───── Information shown
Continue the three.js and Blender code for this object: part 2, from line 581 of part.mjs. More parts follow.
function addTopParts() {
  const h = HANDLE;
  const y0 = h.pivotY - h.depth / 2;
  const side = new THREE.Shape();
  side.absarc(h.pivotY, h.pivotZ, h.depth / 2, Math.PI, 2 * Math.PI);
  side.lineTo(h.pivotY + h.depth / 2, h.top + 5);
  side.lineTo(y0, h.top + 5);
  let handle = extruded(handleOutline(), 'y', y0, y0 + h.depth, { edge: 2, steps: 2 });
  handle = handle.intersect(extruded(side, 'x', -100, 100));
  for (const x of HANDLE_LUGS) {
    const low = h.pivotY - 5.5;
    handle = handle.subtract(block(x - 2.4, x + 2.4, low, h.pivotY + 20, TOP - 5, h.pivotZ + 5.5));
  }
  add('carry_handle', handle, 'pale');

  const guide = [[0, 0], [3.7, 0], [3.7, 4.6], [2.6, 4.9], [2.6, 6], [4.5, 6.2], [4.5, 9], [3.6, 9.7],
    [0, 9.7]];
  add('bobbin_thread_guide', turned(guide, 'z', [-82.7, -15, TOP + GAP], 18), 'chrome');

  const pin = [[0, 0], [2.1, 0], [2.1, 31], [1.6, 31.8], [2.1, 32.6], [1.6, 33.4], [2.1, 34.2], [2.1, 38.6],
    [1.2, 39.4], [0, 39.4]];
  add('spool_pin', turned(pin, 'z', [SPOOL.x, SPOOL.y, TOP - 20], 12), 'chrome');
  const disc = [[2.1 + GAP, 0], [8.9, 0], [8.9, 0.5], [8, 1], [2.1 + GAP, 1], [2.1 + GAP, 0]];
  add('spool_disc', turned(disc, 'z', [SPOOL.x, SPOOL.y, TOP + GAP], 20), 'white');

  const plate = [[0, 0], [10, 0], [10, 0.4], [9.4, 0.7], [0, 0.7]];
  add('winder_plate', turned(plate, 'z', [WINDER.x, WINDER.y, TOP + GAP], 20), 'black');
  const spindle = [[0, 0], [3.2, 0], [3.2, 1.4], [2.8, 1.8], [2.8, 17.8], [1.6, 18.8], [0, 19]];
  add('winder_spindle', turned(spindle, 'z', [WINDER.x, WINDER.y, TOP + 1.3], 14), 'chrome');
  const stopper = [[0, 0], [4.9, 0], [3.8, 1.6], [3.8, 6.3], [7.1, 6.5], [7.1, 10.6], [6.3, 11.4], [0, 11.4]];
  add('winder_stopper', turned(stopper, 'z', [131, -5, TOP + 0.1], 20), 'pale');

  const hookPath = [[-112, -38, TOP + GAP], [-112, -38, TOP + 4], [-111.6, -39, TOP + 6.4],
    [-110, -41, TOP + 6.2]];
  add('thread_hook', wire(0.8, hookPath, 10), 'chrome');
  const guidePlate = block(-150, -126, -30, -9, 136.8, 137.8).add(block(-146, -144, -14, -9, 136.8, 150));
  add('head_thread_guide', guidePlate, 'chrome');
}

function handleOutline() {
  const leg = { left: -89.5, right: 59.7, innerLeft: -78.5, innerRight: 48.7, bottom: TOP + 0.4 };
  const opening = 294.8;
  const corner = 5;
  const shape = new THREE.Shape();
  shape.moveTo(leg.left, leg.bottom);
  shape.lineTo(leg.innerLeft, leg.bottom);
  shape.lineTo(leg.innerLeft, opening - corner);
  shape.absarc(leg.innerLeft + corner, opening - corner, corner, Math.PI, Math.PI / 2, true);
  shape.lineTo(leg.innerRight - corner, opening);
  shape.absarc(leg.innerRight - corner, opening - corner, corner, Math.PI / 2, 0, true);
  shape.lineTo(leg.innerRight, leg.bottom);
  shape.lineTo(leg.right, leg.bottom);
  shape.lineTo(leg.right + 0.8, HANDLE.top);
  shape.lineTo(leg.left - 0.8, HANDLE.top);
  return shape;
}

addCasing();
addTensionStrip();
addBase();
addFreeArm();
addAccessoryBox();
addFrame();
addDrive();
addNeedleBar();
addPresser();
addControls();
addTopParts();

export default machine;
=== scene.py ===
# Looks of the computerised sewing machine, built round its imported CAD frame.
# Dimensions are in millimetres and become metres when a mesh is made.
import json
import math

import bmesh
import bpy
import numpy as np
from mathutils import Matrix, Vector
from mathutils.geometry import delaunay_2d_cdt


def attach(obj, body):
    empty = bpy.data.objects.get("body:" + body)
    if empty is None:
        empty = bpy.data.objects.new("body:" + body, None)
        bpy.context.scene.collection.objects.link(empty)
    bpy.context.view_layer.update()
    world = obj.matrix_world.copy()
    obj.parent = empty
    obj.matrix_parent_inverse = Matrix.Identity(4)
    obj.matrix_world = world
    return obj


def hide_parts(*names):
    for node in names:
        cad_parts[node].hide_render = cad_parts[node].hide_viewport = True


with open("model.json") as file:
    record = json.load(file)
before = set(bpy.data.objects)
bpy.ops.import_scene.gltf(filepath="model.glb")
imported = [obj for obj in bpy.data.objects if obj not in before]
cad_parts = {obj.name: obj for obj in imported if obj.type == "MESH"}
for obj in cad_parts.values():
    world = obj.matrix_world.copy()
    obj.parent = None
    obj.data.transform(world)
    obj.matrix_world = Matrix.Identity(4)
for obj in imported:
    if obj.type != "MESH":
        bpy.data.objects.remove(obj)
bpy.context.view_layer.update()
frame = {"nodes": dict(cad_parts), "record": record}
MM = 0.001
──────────
[Direction] Only the lines from the one containing "if empty is" through the one containing "bpy.data.objects.remove(obj)" are to be reproduced, exactly as they appear.

[Reply to the task]
    if empty is None:
        empty = bpy.data.objects.new("body:" + body, None)
        bpy.context.scene.collection.objects.link(empty)
    bpy.context.view_layer.update()
    world = obj.matrix_world.copy()
    obj.parent = empty
    obj.matrix_parent_inverse = Matrix.Identity(4)
    obj.matrix_world = world
    return obj


def hide_parts(*names):
    for node in names:
        cad_parts[node].hide_render = cad_parts[node].hide_viewport = True


with open("model.json") as file:
    record = json.load(file)
before = set(bpy.data.objects)
bpy.ops.import_scene.gltf(filepath="model.glb")
imported = [obj for obj in bpy.data.objects if obj not in before]
cad_parts = {obj.name: obj for obj in imported if obj.type == "MESH"}
for obj in cad_parts.values():
    world = obj.matrix_world.copy()
    obj.parent = None
    obj.data.transform(world)
    obj.matrix_world = Matrix.Identity(4)
for obj in imported:
    if obj.type != "MESH":
        bpy.data.objects.remove(obj)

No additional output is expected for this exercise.